═══ DATASET EXCERPT
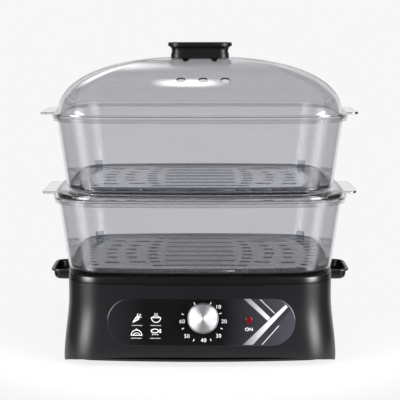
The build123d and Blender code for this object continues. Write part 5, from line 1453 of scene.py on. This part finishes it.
clear = add_node(tree, "ShaderNodeBsdfTransparent")
faded = add_node(tree, "ShaderNodeMixShader", {0: gone, 1: lit, 2: clear})
tree.links.new(faded.outputs["Shader"], tree.nodes["Material Output"].inputs["Surface"])
floor_data.materials.append(paper)
print("paper in m:", [round(2 * half, 2) for half in PAPER_HALF])

# %% [markdown]
# ## The lamps
# Two upright softboxes stand in front, to the left and the right, and draw the long highlights on
# the housing's corners. They are hidden from the camera and from rays through clear walls, which
# would otherwise show them as white panes. Two small glowing cards above give the lid its
# highlights: a plain lamp would do, but a card can fade in both directions.


# %% Lamps
def softbox(name, place, aim, width, height, power):
    """Area lamp that faces a point and fades towards its sides."""
    data = bpy.data.lights.new(name, "AREA")
    data.shape = "RECTANGLE"
    data.size = width
    data.size_y = height
    data.energy = power
    data.use_nodes = True
    tree = data.node_tree
    spot = add_node(tree, "ShaderNodeNewGeometry").outputs["Parametric"]
    spot = add_node(tree, "ShaderNodeSeparateXYZ", {"Vector": spot}).outputs["X"]
    across = add_node(tree, "ShaderNodeMath", {0: spot, 1: 0.5}, operation="SUBTRACT")
    away = add_node(tree, "ShaderNodeMath", {0: across}, operation="ABSOLUTE")
    share = add_node(tree, "ShaderNodeMapRange", {"Value": away, "From Min": 0.1, "From Max": 0.5,
                                                  "To Min": 1.0, "To Max": 0.0}, **SMOOTH)
    tree.links.new(share.outputs["Result"], tree.nodes["Emission"].inputs["Strength"])
    lamp = bpy.data.objects.new(name, data)
    lamp.location = place
    lamp.rotation_euler = (Vector(aim) - Vector(place)).to_track_quat("-Z", "Y").to_euler()
    lamp.visible_camera = False
    lamp.visible_transmission = False
    bpy.context.collection.objects.link(lamp)
    return lamp


def light_card(name, place, aim, width, height, glow, fade):
    """Glowing card whose edges fade, for highlights without an edge."""
    data = bpy.data.meshes.new(name)
    mesh = bmesh.new()
    bmesh.ops.create_grid(mesh, x_segments=1, y_segments=1, size=0.5)
    bmesh.ops.scale(mesh, vec=(width, height, 1), verts=mesh.verts)
    mesh.to_mesh(data)
    mesh.free()
    card = bpy.data.objects.new(name, data)
    card.location = place
    card.rotation_euler = (Vector(aim) - Vector(place)).to_track_quat("Z", "Y").to_euler()
    card.visible_camera = False
    bpy.context.collection.objects.link(card)
    # Gel: black in itself, so that only its glow is seen.
    material, tree, shader = new_material(name + "_gel", Base_Color=(0, 0, 0, 1), Roughness=1.0)
    place = add_node(tree, "ShaderNodeTexCoord").outputs["Object"]
    axes = add_node(tree, "ShaderNodeSeparateXYZ", {"Vector": place}).outputs
    backside = add_node(tree, "ShaderNodeNewGeometry").outputs["Backfacing"]
    share = add_node(tree, "ShaderNodeMapRange", {"Value": backside, "To Min": glow, "To Max": 0.0})
    for axis, size in (("X", width), ("Y", height)):
        away = add_node(tree, "ShaderNodeMath", {0: axes[axis]}, operation="ABSOLUTE")
        edge = add_node(tree, "ShaderNodeMapRange",
                        {"Value": away, "From Min": size / 2 * (1 - fade), "From Max": size / 2,
                         "To Min": 1.0, "To Max": 0.0}, **SMOOTH)
        share = add_node(tree, "ShaderNodeMath", {0: share, 1: edge}, operation="MULTIPLY")
    tree.links.new(share.outputs["Value"], shader.inputs["Emission Strength"])
    shader.inputs["Emission Color"].default_value = (1, 1, 1, 1)
    data.materials.append(material)
    return card


BASE_AIM = (0, 0, 0.16)
lamps = [softbox("softbox_left", (-0.75, -0.62, 0.42), BASE_AIM, 0.7, 0.84, 28.5),
         softbox("softbox_right", (0.75, -0.62, 0.42), BASE_AIM, 0.7, 0.84, 33.0),
         light_card("crown_card", (-0.42, 1.0, 1.28), (-0.05, 0, 0.33), 1.0, 0.5, 5.0, 1.0),
         light_card("slope_card", (-0.03, 0.34, 1.22), (-0.03, -0.06, 0.33), 0.2, 0.22, 11.0, 0.9)]
print("staged:", [lamp.name for lamp in lamps])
══════
DIRECTIONS FOR THIS TASK: Output the data above exactly, please, line for line.

PROBLEM SOLUTION:
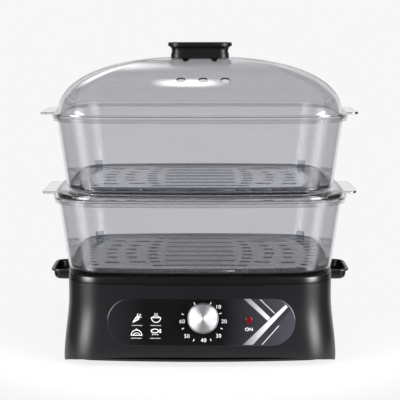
The build123d and Blender code for this object continues. Write part 5, from line 1453 of scene.py on. This part finishes it.
clear = add_node(tree, "ShaderNodeBsdfTransparent")
faded = add_node(tree, "ShaderNodeMixShader", {0: gone, 1: lit, 2: clear})
tree.links.new(faded.outputs["Shader"], tree.nodes["Material Output"].inputs["Surface"])
floor_data.materials.append(paper)
print("paper in m:", [round(2 * half, 2) for half in PAPER_HALF])

# %% [markdown]
# ## The lamps
# Two upright softboxes stand in front, to the left and the right, and draw the long highlights on
# the housing's corners. They are hidden from the camera and from rays through clear walls, which
# would otherwise show them as white panes. Two small glowing cards above give the lid its
# highlights: a plain lamp would do, but a card can fade in both directions.


# %% Lamps
def softbox(name, place, aim, width, height, power):
    """Area lamp that faces a point and fades towards its sides."""
    data = bpy.data.lights.new(name, "AREA")
    data.shape = "RECTANGLE"
    data.size = width
    data.size_y = height
    data.energy = power
    data.use_nodes = True
    tree = data.node_tree
    spot = add_node(tree, "ShaderNodeNewGeometry").outputs["Parametric"]
    spot = add_node(tree, "ShaderNodeSeparateXYZ", {"Vector": spot}).outputs["X"]
    across = add_node(tree, "ShaderNodeMath", {0: spot, 1: 0.5}, operation="SUBTRACT")
    away = add_node(tree, "ShaderNodeMath", {0: across}, operation="ABSOLUTE")
    share = add_node(tree, "ShaderNodeMapRange", {"Value": away, "From Min": 0.1, "From Max": 0.5,
                                                  "To Min": 1.0, "To Max": 0.0}, **SMOOTH)
    tree.links.new(share.outputs["Result"], tree.nodes["Emission"].inputs["Strength"])
    lamp = bpy.data.objects.new(name, data)
    lamp.location = place
    lamp.rotation_euler = (Vector(aim) - Vector(place)).to_track_quat("-Z", "Y").to_euler()
    lamp.visible_camera = False
    lamp.visible_transmission = False
    bpy.context.collection.objects.link(lamp)
    return lamp


def light_card(name, place, aim, width, height, glow, fade):
    """Glowing card whose edges fade, for highlights without an edge."""
    data = bpy.data.meshes.new(name)
    mesh = bmesh.new()
    bmesh.ops.create_grid(mesh, x_segments=1, y_segments=1, size=0.5)
    bmesh.ops.scale(mesh, vec=(width, height, 1), verts=mesh.verts)
    mesh.to_mesh(data)
    mesh.free()
    card = bpy.data.objects.new(name, data)
    card.location = place
    card.rotation_euler = (Vector(aim) - Vector(place)).to_track_quat("Z", "Y").to_euler()
    card.visible_camera = False
    bpy.context.collection.objects.link(card)
    # Gel: black in itself, so that only its glow is seen.
    material, tree, shader = new_material(name + "_gel", Base_Color=(0, 0, 0, 1), Roughness=1.0)
    place = add_node(tree, "ShaderNodeTexCoord").outputs["Object"]
    axes = add_node(tree, "ShaderNodeSeparateXYZ", {"Vector": place}).outputs
    backside = add_node(tree, "ShaderNodeNewGeometry").outputs["Backfacing"]
    share = add_node(tree, "ShaderNodeMapRange", {"Value": backside, "To Min": glow, "To Max": 0.0})
    for axis, size in (("X", width), ("Y", height)):
        away = add_node(tree, "ShaderNodeMath", {0: axes[axis]}, operation="ABSOLUTE")
        edge = add_node(tree, "ShaderNodeMapRange",
                        {"Value": away, "From Min": size / 2 * (1 - fade), "From Max": size / 2,
                         "To Min": 1.0, "To Max": 0.0}, **SMOOTH)
        share = add_node(tree, "ShaderNodeMath", {0: share, 1: edge}, operation="MULTIPLY")
    tree.links.new(share.outputs["Value"], shader.inputs["Emission Strength"])
    shader.inputs["Emission Color"].default_value = (1, 1, 1, 1)
    data.materials.append(material)
    return card


BASE_AIM = (0, 0, 0.16)
lamps = [softbox("softbox_left", (-0.75, -0.62, 0.42), BASE_AIM, 0.7, 0.84, 28.5),
         softbox("softbox_right", (0.75, -0.62, 0.42), BASE_AIM, 0.7, 0.84, 33.0),
         light_card("crown_card", (-0.42, 1.0, 1.28), (-0.05, 0, 0.33), 1.0, 0.5, 5.0, 1.0),
         light_card("slope_card", (-0.03, 0.34, 1.22), (-0.03, -0.06, 0.33), 0.2, 0.22, 11.0, 0.9)]
print("staged:", [lamp.name for lamp in lamps])